Jako czterokrotnie rozwiedziona matka dorosłej córki nie potraktowałam tego osobiście i mam serdecznie gdzieś uwagi tej Trollindy. Numer jednak polega na tym, że nawet bardzo fajne i wspierające kobiety osoby, feministki, mocne baby, od czasu do czasu odruchowo wartościują i rozliczają inne kobiety wg. tego obrzydliwego, patriarchalnego klucza, zgodnie z którym to stan cywilny „zamężna” i bycie w seksualnym użyciu, ale zarazem „właściwe” prowadzenie się (wtf?), a także posiadanie dzieci mają świadczyć o ich wartości.
Słyszę to wszędzie, czasem nie wierzę, że od TAKICH osób.
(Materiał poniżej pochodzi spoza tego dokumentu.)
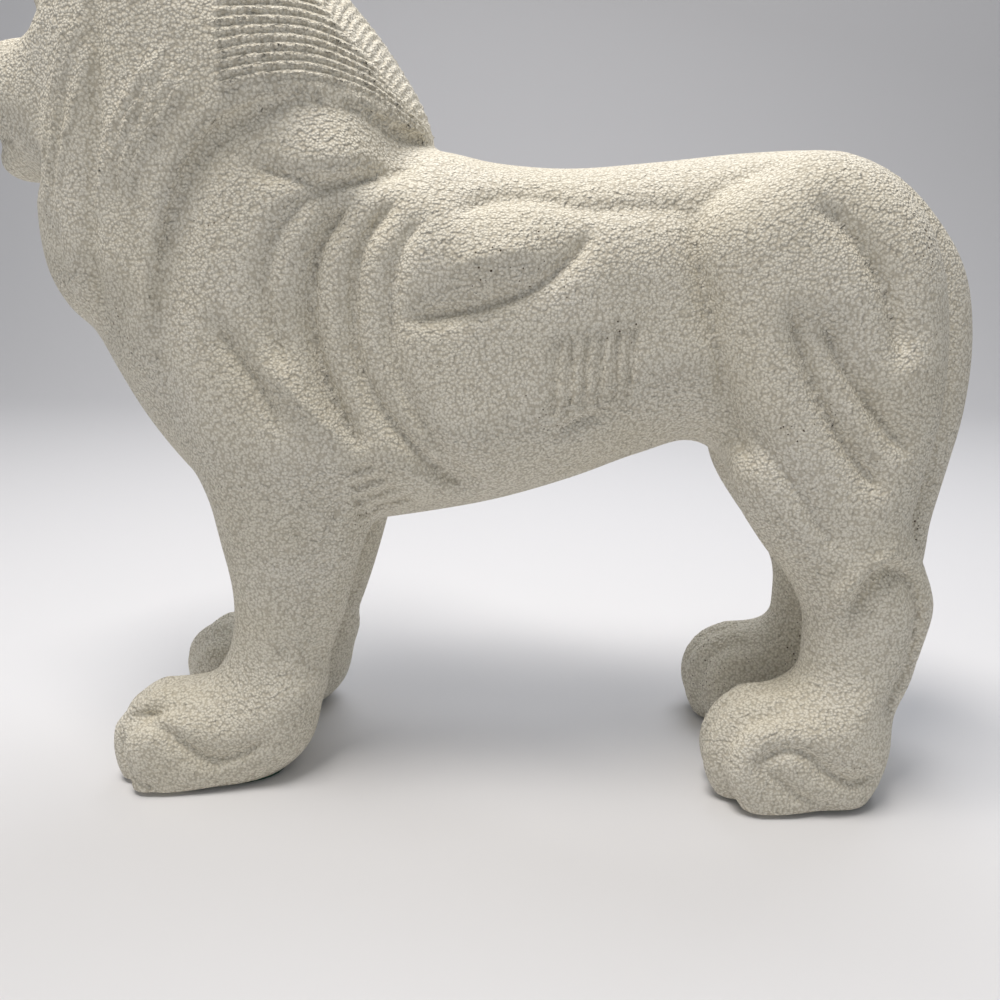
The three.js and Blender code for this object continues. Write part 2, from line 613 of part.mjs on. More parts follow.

Dlatego w tym pięknym, jesiennym dniu, chcę Ci powiedzieć, moja siostro: jesteś zamężna, solo czy masz tabun kochanków, hetero, homo, trans, bi, niebinarna, aseksualna, matka czy nie, rozwiedziona raz czy 5 razy, poliamoryczna, wdowa, oddająca się ascezie, przed okresem, po, w trakcie, w ciąży, po menopauzie lub w trakcie klimy (jak ja), marząca by mieć więcej seksu, chcąca go mniej lub wcale, pracująca seksualnie, pruderyjna, rozwiązła, każda! Pier***l to! Jesteś wystarczająca i świetna, a Twoje seksualne wybory i preferencje nie są niczyją sprawą.